Many join the ranks of Pakistan’s professional army - and they believe that shooting at Taliban insurgents in the Swat Valley or Buner, 60 miles northwest of the seat of government in Islamabad, or the seven Federally Administered Tribal Areas (FATA) that abut the Afghan border is tantamount to killing the soldiers of Allah. For them, Islam is the only true religion. The others are heretical enemies that are on the warpath against Islam. That was drilled into most of them for 10 consecutive years, from age 6 to 16.
Under tremendous U.S. pressure to take action against Taliban and al Qaeda in FATA, Pakistan’s army lost 1,400 killed and 4,000 wounded in 2007-08. Their hearts were not in it. They were fighting their own people. The army negotiated cease-fires with Taliban that promptly were broken. Unknown numbers of Taliban guerrilla fighters then moved out of FATA and into the 70-mile-long Swat Valley, the country’s most popular tourist area.
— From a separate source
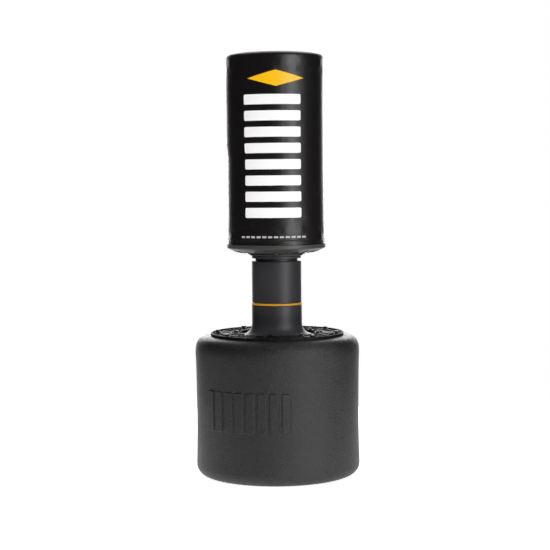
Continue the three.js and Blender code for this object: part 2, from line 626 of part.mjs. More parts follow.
// The bag's side from the plate to the start of the top fillet, drawn in by inset.
function bagSide(inset, bottom, top) {
  return [0, 0.25, 0.5, 0.75, 1].map((share) => [
    BAG_RADIUS - inset - BAG_WAIST_INSET * 4 * share * (1 - share),
    bottom + (top - bottom) * share,
  ]);
}

const filletBottom = TOTAL_HEIGHT - BAG_TOP_FILLET;

function makeFoamSleeve() {
  const bandInner = PLATE_RADIUS - PLATE_BAND_WIDTH - GAP;
  const side = bagSide(COVER_THICKNESS + GAP, COVER_BOTTOM + GAP, filletBottom);
  const below = side.filter(([, height]) => height < CORE_TOP);
  const last = BAG_RADIUS - COVER_THICKNESS - GAP - BAG_WAIST_INSET / 2;
  return turnedRing([
    [CORE_RADIUS + GAP, PLATE_BAND_BOTTOM + 2 * GAP], [bandInner, PLATE_BAND_BOTTOM + 2 * GAP],
    [bandInner, COVER_BOTTOM + GAP],
    ...below,
    [last, CORE_TOP], [CORE_RADIUS + GAP, CORE_TOP],
  ], BAG_FACETS);
}

function makeTopPad() {
  const inset = COVER_THICKNESS + GAP;
  const radius = BAG_RADIUS - inset - BAG_WAIST_INSET / 2;
  const fillet = BAG_TOP_FILLET - inset;
  return turned([
    [0, PAD_BOTTOM],
    [radius, PAD_BOTTOM],
    ...arc(radius - fillet, TOTAL_HEIGHT - inset - fillet, fillet, fillet, 0, 90, 4),
    [0, TOTAL_HEIGHT - inset],
  ], BAG_FACETS);
}

function makeCover() {
  const centre = BAG_RADIUS - BAG_TOP_FILLET;
  const innerFillet = BAG_TOP_FILLET - COVER_THICKNESS;
  const top = TOTAL_HEIGHT;
  return turnedRing([
    ...bagSide(0, COVER_BOTTOM, filletBottom).slice(0, -1),
    ...arc(centre, filletBottom, BAG_TOP_FILLET, BAG_TOP_FILLET, 0, 90, 4),
    [TOP_SEAM_RADIUS, top], [TOP_SEAM_RADIUS, top - COVER_THICKNESS],
    ...arc(centre, filletBottom, innerFillet, innerFillet, 90, 0, 4),
    ...bagSide(COVER_THICKNESS, COVER_BOTTOM, filletBottom).slice(0, -1).reverse(),
  ], BAG_FACETS);
}

addPiece('bag_core', makeCore(), finishes.corePlastic, upperBag);
addPiece('bottom_plate', makePlate(), finishes.platePlastic, upperBag);
spread(PLATE_SCREW_COUNT, 0).forEach((angle, i) => {
  const piece = addPiece(`plate_screw_${i + 1}`, makePlateScrew(), finishes.zincSteel, upperBag);
  piece.position.set(...around(PLATE_SCREW_CIRCLE, angle), 0);
});
addPiece('foam_sleeve', makeFoamSleeve(), finishes.foam, upperBag);
addPiece('foam_top_pad', makeTopPad(), finishes.foam, upperBag);
addPiece('bag_cover', makeCover(), finishes.coverLeather, upperBag);
addPiece('top_panel', rod(
  TOP_SEAM_RADIUS - GAP, TOTAL_HEIGHT - COVER_THICKNESS, TOTAL_HEIGHT, BAG_FACETS,
), finishes.coverLeather, upperBag);

export default bag;
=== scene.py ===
"""A free-standing heavy punch bag: a ballast tank, a flexible ring, a two-piece neck and a padded bag.

Metres, +Z up, -Y is the front. Angles are in degrees from the front, towards +X.
"""

from math import cos, degrees, hypot, pi, radians, sin

import bmesh
import bpy
from mathutils import Matrix, Vector, noise


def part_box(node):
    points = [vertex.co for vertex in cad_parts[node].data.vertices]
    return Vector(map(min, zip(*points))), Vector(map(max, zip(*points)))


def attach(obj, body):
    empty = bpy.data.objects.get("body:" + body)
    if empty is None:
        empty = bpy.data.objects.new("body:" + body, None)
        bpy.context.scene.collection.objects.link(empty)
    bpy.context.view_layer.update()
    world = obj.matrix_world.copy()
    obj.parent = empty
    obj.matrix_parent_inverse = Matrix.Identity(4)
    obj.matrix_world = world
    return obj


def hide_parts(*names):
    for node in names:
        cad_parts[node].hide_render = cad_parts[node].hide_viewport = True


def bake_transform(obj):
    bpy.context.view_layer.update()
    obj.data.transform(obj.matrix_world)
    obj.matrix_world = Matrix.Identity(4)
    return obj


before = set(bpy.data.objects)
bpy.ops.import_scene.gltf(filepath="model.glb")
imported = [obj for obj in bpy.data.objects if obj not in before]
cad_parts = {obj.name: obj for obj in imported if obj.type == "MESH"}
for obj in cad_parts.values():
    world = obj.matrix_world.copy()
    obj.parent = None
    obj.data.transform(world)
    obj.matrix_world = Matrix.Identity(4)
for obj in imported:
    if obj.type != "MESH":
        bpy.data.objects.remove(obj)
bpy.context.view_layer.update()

# ---------------------------------------------------------------- ballast tank
# The round tank that holds the water or sand. It is charcoal polyethylene with a pebbled skin,
# blow-moulded in one piece, with a parting line down each side and raised bars on its front.

TANK_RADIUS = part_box("base_tank")[1].x
TANK_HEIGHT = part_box("base_tank")[1].z
TANK_WALL = 0.006
WAIST_INSET = 0.0035
FOOT_INSET = 0.001
FOOT_FILLET = 0.041
FOOT_RING_WIDTH = 0.045
FOOT_RECESS = 0.010
SHOULDER_DROP = 0.066
SHOULDER_POWER = 0.72
RING_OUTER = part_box("flex_ring")[1].x
SEAT_RADIUS = RING_OUTER - 0.001
WELL_RADIUS = 0.190
WELL_DEPTH = 0.050
BOLT_ANGLES = [45 * turn - 10 for turn in range(8)]


def at(radius, angle, height=0.0):
    """The point at a radius, an angle from the front and a height."""
    return Vector((radius * sin(radians(angle)), -radius * cos(radians(angle)), height))


def arc(centre, across, up, start, end, steps, power=1.0):
    """Points (radius, height) on a quarter of an ellipse; a power below 1 makes it fuller."""
    points = []
    for step in range(steps + 1):
        turn = radians(start + (end - start) * step / steps)
        wide = abs(cos(turn)) ** power * (1 if cos(turn) > 0 else -1)
        high = abs(sin(turn)) ** power * (1 if sin(turn) > 0 else -1)
        points.append((centre[0] + across * wide, centre[1] + up * high))
    return points


def smooth(piece, crease=32):
    piece.data.shade_smooth()
    piece.data.set_sharp_from_angle(angle=radians(crease))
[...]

There, too, the army grew tired of killing its own citizens; the Zardari government conceded defeat and allowed Taliban to impose Shariah law, a strict Islamic code of justice that allowed the public beating of a 17-year-old girl seen talking to a man to whom she was not related. Her screams were caught on a video that was shown widely around the world.
Then black-turbaned Taliban insurgents, with grenade-propelling rifles and AK-47s (automatic Russian assault rifles) slung over their shoulders, pushed their luck and moved into the neighboring Buner district.
Mrs. Clinton and special envoy for Afghanistan and Pakistan Richard Holbrooke raised a cry of alarm and leaned on Mr. Zardari and army Chief of Staff Gen. Ashfaq P. Kayani to take action. But Mrs. Clinton also conceded some U.S. responsibility for sowing the seeds of Islamist extremism as a means of undermining the Soviet occupation of Afghanistan in the 1980s. Today’s Taliban are the sons of yesterday’s mujahedeen guerrillas.
The Pakistani government responded by dispatching eight platoons of paramilitary troops to shore up its authority. Taliban militants ignored them and went about terrorizing a population of half a million. All music was banned. Barber shops were closed, and men were instructed to grow their beards to the regulation length, measured by holding one fist under the chin. From age 7, all girls were ordered to wear burqas, the ambulatory tent look. Taliban enforcers rode around in stolen vehicles.
Stung to the quick by U.S. criticisms, Gen. Kayani ordered helicopter gunships to attack Taliban guerrillas after they ambushed a convoy of security forces in Buner’s Lower Dir district.
But in downtown Islamabad, pro-Taliban religious extremists were back in charge of the Red Mosque after their leader, Maulana Abdul Aziz, arrested as he escaped an army siege in burqa camouflage, was released from prison. More than 100 were killed on both sides before the army prevailed in July 2007.
One Urdu-language TV channel called the Taliban “mazahmat kaar,” the latest translation for resistance fighters. State-controlled PTV labels them with a halo of respectability, “askaryet pasand,” a flowery translation for militant, which made them sound like a distant Tupamaros threat in Uruguay. In the towns and villages they occupied, they killed local policemen, even an army general in the medical corps.